_Task description_
Return each line containing "starts".

>> start Provided data

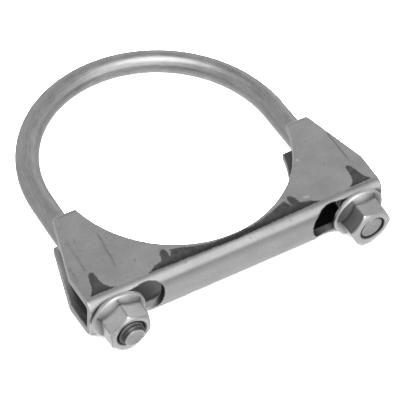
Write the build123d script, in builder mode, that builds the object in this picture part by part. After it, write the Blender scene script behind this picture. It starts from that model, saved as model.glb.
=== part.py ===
"""Exhaust U-bolt clamp: a bent round-bar U-bolt, a stamped saddle and two flange nuts.

Frame: millimetres. The origin is the centre of the saddle's pipe seat. Z runs along the
pipe, Y from the saddle towards the bow of the U-bolt, and X from leg to leg.
"""
import math
import os

from build123d import *

os.makedirs("parts", exist_ok=True)

# ---------------------------------------------------------------- driving dimensions
PIPE_RADIUS = 44.45            # 3.5 inch exhaust pipe
OPEN_GAP = 6.2                 # how far the saddle stands off its closed place

# U-bolt: rolled M10 thread on a drawn bar of the thread's pitch diameter. The threads are
# plain here: each leg is a cylinder over the crests, and each nut's bore clears it.
BAR_RADIUS = 4.45
LEG_X = PIPE_RADIUS + BAR_RADIUS
BOW_Y = OPEN_GAP               # centre of the bow
LEG_END_LEFT = -62.5           # the left leg stands out of its nut
LEG_END_RIGHT = -59.8          # the right leg is level with its nut
THREAD_RADIUS = 4.95
THREAD_LENGTH = 34.5
THREAD_RUNOUT = 1.0            # where the crests fade into the bar
LEG_CHAMFER = 0.8
THREAD_CLEARANCE = 0.05        # between a nut's bore and its leg

# saddle: stamped channel with its flanges cut to the pipe
SHEET = 2.6
WEB_Y = -50.2                  # outer face of the web
WEB_HALF_HEIGHT = 8.5          # half the channel's height at the web
FLANGE_SPREAD = 1.2            # degrees that each flange leans outwards
BEND_RADIUS = 4.0              # outer
HALF_LENGTH = 59.3             # end of the web
KINK = (59.7, -35.4)           # where the ends turn in towards the ears
EAR_TIP_X = 52.6
EAR_Y = -9.35
EAR_CORNER_RADIUS = 1.4

# saddle slots: a round opening beside each leg that narrows to the leg's width
SLOT_BIG_X, SLOT_BIG_RADIUS = 38.2, 8.0
SLOT_SMALL_X, SLOT_SMALL_RADIUS = 48.9, 6.4
SLOT_DEPTH = 4.2

# flange nuts
NUT_SEAT_Y = WEB_Y - 0.05      # a hair off the web, so that the nuts can turn
NUT_HEIGHT = 10.0
NUT_FLATS = 15.0
NUT_FACE_RADIUS = 7.15         # circle where the 30 degree chamfer meets the outer face
FLANGE_RADIUS = 10.25
FLANGE_RIM = 1.7               # thickness at the rim
FLANGE_TOP_RADIUS = 8.0
FLANGE_TOP = 3.3
COUNTERSINK_RADIUS = 5.35
FACE_CONE_MARGIN = 0.2         # the face chamfer's cone starts this far outside the corners
NUT_TURN_LEFT = 37.0           # degrees of the first hexagon corner from +X
NUT_TURN_RIGHT = 57.0

# drawing aids
OVERRUN = 5.0                  # how far construction faces run past the faces that they cut
TOLERANCE = 0.01


def leg_frame(x, end_y):
    """Plane at a leg's end whose Z axis runs up the leg towards the bow."""
    return Plane(origin=(x, end_y, 0), x_dir=(1, 0, 0), z_dir=(0, 1, 0))


# ---------------------------------------------------------------- U-bolt
bar_start = LEG_END_LEFT + THREAD_LENGTH - THREAD_RUNOUT
bar_end = LEG_END_RIGHT + THREAD_LENGTH - THREAD_RUNOUT
with BuildPart() as u_bolt:
    with BuildLine():
        Line((-LEG_X, bar_start), (-LEG_X, BOW_Y))
        CenterArc((0, BOW_Y), LEG_X, 180, -180)
        Line((LEG_X, BOW_Y), (LEG_X, bar_end))
    with BuildSketch(leg_frame(-LEG_X, bar_start)):
        Circle(BAR_RADIUS)
    sweep()
    for leg_x, end_y in ((-LEG_X, LEG_END_LEFT), (LEG_X, LEG_END_RIGHT)):
        with BuildSketch(Plane(origin=(leg_x, end_y, 0))):
            with BuildLine():
                Polyline(
                    (0, 0), (THREAD_RADIUS - LEG_CHAMFER, 0), (THREAD_RADIUS, LEG_CHAMFER),
                    (THREAD_RADIUS, THREAD_LENGTH - THREAD_RUNOUT),
                    (BAR_RADIUS, THREAD_LENGTH), (0, THREAD_LENGTH), close=True,
                )
            make_face()
        revolve(axis=Axis((leg_x, 0, 0), (0, 1, 0)))
u_bolt.part.label = "u_bolt"
export_step(u_bolt.part, "parts/u_bolt.step")

# ---------------------------------------------------------------- saddle
spread_slope = math.tan(math.radians(FLANGE_SPREAD))


def channel_half(inset, open_y):
    """Section of the channel, shrunk by inset, on the plane across X."""
    web = WEB_Y + inset
    half_web = WEB_HALF_HEIGHT - inset / math.cos(math.radians(FLANGE_SPREAD))
    half_web += inset * spread_slope
    half_open = half_web + (open_y - web) * spread_slope
    with BuildSketch(Plane.XY) as section:
        with BuildLine():
            Polyline(
                (web, -half_web), (open_y, -half_open), (open_y, half_open), (web, half_web),
                close=True,
            )
        make_face()
        fillet(section.vertices().group_by(Axis.X)[0], BEND_RADIUS - inset)
    return section.sketch


section_frame = Plane(origin=(-HALF_LENGTH - OVERRUN, 0, 0), x_dir=(0, 1, 0), z_dir=(1, 0, 0))
with BuildPart() as saddle:
    with BuildSketch(section_frame):
        add(channel_half(0, EAR_Y + OVERRUN))
        add(channel_half(SHEET, EAR_Y + 2 * OVERRUN), mode=Mode.SUBTRACT)
    extrude(amount=2 * (HALF_LENGTH + OVERRUN))

    # front outline: ears, kinked ends and the arc that seats the pipe
    with BuildSketch(Plane.XY.offset(-2 * WEB_HALF_HEIGHT)) as outline:
        with BuildLine():
            Polyline(
                (-HALF_LENGTH, WEB_Y - OVERRUN), (-HALF_LENGTH, WEB_Y), (-KINK[0], KINK[1]),
                (-EAR_TIP_X, EAR_Y), (EAR_TIP_X, EAR_Y), (KINK[0], KINK[1]),
                (HALF_LENGTH, WEB_Y), (HALF_LENGTH, WEB_Y - OVERRUN), close=True,
            )
        make_face()
        Circle(PIPE_RADIUS, mode=Mode.SUBTRACT)
        ear_corners = outline.vertices().filter_by_position(
            Axis.Y, EAR_Y - TOLERANCE, EAR_Y + TOLERANCE
        )
        fillet(ear_corners.filter_by(lambda corner: abs(corner.X) > LEG_X), EAR_CORNER_RADIUS)
    extrude(amount=4 * WEB_HALF_HEIGHT, mode=Mode.INTERSECT)

    # slots in the web, open over both bends
    with BuildSketch(Plane.XZ.offset(OVERRUN - WEB_Y)):
        for side in (-1, 1):
            with BuildSketch(mode=Mode.PRIVATE) as slot:
                with Locations((side * SLOT_BIG_X, 0)):
                    Circle(SLOT_BIG_RADIUS)
                with Locations((side * SLOT_SMALL_X, 0)):
                    Circle(SLOT_SMALL_RADIUS)
                make_hull()
            add(slot.sketch)
    extrude(amount=-(SLOT_DEPTH + OVERRUN), mode=Mode.SUBTRACT)
saddle.part.label = "saddle"
export_step(saddle.part, "parts/saddle.step")


# ---------------------------------------------------------------- flange nuts
def flange_nut(x, turn):
    """Hexagon flange nut for the leg at x, drawn with its outer face at Z = 0."""
    bore_radius = THREAD_RADIUS + THREAD_CLEARANCE
    corner_radius = NUT_FLATS / 2 / math.cos(math.radians(30))
    rim_radius = corner_radius + FACE_CONE_MARGIN
    chamfer_drop = (rim_radius - NUT_FACE_RADIUS) * math.tan(math.radians(30))
    sink_depth = (COUNTERSINK_RADIUS - bore_radius) / math.tan(math.radians(60))

    with BuildPart() as nut:
        with BuildSketch(Plane.XY):
            RegularPolygon(corner_radius, 6, rotation=-turn)
        extrude(amount=NUT_HEIGHT)
        with BuildSketch(Plane.XZ):
            with BuildLine():
                Polyline(
                    (0, NUT_HEIGHT), (rim_radius, NUT_HEIGHT), (rim_radius, chamfer_drop),
                    (NUT_FACE_RADIUS, 0), (0, 0), close=True,
                )
            make_face()
        revolve(axis=Axis.Z, mode=Mode.INTERSECT)
        with BuildSketch(Plane.XZ):
            with BuildLine():
                Polyline(
                    (0, NUT_HEIGHT), (FLANGE_RADIUS, NUT_HEIGHT),
                    (FLANGE_RADIUS, NUT_HEIGHT - FLANGE_RIM),
                    (FLANGE_TOP_RADIUS, NUT_HEIGHT - FLANGE_TOP),
                    (0, NUT_HEIGHT - FLANGE_TOP), close=True,
                )
            make_face()
        revolve(axis=Axis.Z)
        with BuildSketch(Plane.XZ):
            with BuildLine():
                Polyline(
                    (0, 0), (COUNTERSINK_RADIUS, 0), (bore_radius, sink_depth),
                    (bore_radius, NUT_HEIGHT - sink_depth), (COUNTERSINK_RADIUS, NUT_HEIGHT),
                    (0, NUT_HEIGHT), close=True,
                )
            make_face()
        revolve(axis=Axis.Z, mode=Mode.SUBTRACT)
    return leg_frame(x, NUT_SEAT_Y - NUT_HEIGHT).location * nut.part


nut_left = flange_nut(-LEG_X, NUT_TURN_LEFT)
nut_left.label = "nut_left"
export_step(nut_left, "parts/nut_left.step")

nut_right = flange_nut(LEG_X, NUT_TURN_RIGHT)
nut_right.label = "nut_right"
export_step(nut_right, "parts/nut_right.step")
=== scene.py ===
"""Exhaust U-bolt clamp: the visual model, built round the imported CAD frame.

Lengths in the mesh code are millimetres in the frame's axes: X from leg to leg, Y from the
saddle to the bow, Z along the pipe. Meshes are scaled to metres when they are made.
"""
import math

import bmesh
import bpy
import numpy as np
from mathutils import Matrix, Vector
from mathutils.geometry import delaunay_2d_cdt


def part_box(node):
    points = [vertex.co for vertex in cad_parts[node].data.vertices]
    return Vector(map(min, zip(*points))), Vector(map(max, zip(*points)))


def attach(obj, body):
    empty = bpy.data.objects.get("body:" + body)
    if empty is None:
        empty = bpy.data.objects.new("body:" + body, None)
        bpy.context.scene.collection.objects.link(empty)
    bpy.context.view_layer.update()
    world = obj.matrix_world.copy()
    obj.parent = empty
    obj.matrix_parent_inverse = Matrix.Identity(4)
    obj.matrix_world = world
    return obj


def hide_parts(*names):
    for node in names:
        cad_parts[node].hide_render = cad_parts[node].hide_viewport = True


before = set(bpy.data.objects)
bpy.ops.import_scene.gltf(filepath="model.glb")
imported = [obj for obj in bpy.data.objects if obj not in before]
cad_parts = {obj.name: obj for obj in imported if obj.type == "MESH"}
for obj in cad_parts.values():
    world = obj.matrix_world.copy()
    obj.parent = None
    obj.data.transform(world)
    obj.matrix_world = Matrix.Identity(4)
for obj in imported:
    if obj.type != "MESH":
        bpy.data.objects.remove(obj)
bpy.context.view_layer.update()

MM = 0.001
TAU = 2 * math.pi


def box_mm(node):
    """Lowest and highest corner of a CAD node, in millimetres."""
    low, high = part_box(node)
    return [c / MM for c in low], [c / MM for c in high]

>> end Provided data

_The result_
Write the build123d script, in builder mode, that builds the object in this picture part by part. After it, write the Blender scene script behind this picture. It starts from that model, saved as model.glb.
FACE_CONE_MARGIN = 0.2         # the face chamfer's cone starts this far outside the corners